То, что куртуазная любовь была антиматримониальна, это очевидно. Брак же был главным полем сражения за революционизацию не только нравов, но и всего мира эмоций. Требовать самоценности чувства, претендовать на то, что между полами могут существовать иные отношения, кроме тех, которые диктуются инстинктом, силой, интересом и конформизмом, это было, конечно, настоящее обновление. А то, что это сражение развернулось в душах людей благородного сословия именно на Юге, что тут удивительного! Здесь благородным была присуща двойственность во всём, противоречивость их устремлений резко обозначалась в отношении к катарской ереси, к которой они тем не менее не случайно присоединились. Южная аристократия была более культурной, более тонко чувствующей, чем варвары-феодалы Севера; однако в мире, где все технические новшества появились и распространились прежде всего на Севере, южная аристократия всё более утрачивала своё первенство и испытывала возрастающую тревогу.

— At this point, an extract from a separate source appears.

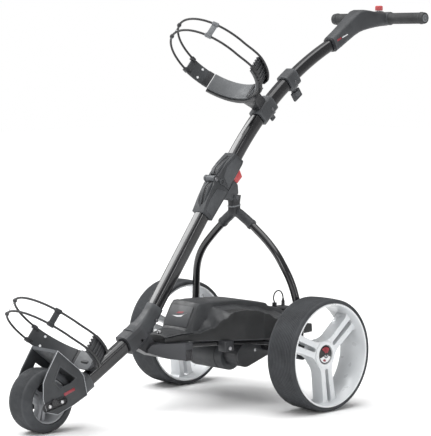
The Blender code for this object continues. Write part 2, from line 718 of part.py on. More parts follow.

Да и верно ли то, что куртуазная любовь родом из Прованса? Разве самой прекрасный её образец – это не любовь Тристана и Изольды? А ведь она принадлежит земле Бретани.
Как бы то ни было, но куртуазная любовь, поднявшись над протестом и бунтом, смогла найти изумительное равновесие души и тела, сердца и ума, влечения пола и чувства. Возвысившись над словесной мишурой и ритуалом, делавшим её феноменом эпохи, поднявшись над манерностью и заблуждениями куртуазной схоластики и, конечно, над нелепостями новых трубадуров, она остаётся нетленным даром. Этот дар из числа тех, которые творит культура мира, пробуя множество переходящих форм; вся эта культура созидает чувственный мир человека. Говорить об этом бессмысленно, нужно только прочесть:
Хотите услышать, сеньоры,
прекрасную повесть о любви и смерти?
Литература:
1. Ле Гофф Ж. Цивилизация средневекового Запада: Пер. с фр.- М.: Издат. группа Прогресс, Прогресс-Академия, 1992.
2. Михайлов А.Д. Легенда о Тристане и Изольде //Легенда о Тристане и Изольде.- М.: Наука, 1976.- (Литературные памятники).- С. 623-697.
3. Михайлов А.Д. Любовная лирика средневекового Запада //Прекрасная Дама: Из средневековой лирики /Сост.: А.В.Парин, О.В.Смолицкая.- М.: Моск. рабочий, 1984. - (Однотомники классической литературы).- С. 3-14.
4. Томашевский Н. Героические сказания Франции и Испании //Песнь о Роланде. Коронование Людовика. Нимская телега. Песнь о Сиде. Романсеро.- М.: Худож. литература, 1976.- (БВЛ).- С. 5-24.
5. Хейзинга Й. Осень Средневековья.- М.: Наука, 1988.- (Памятники исторической мысли).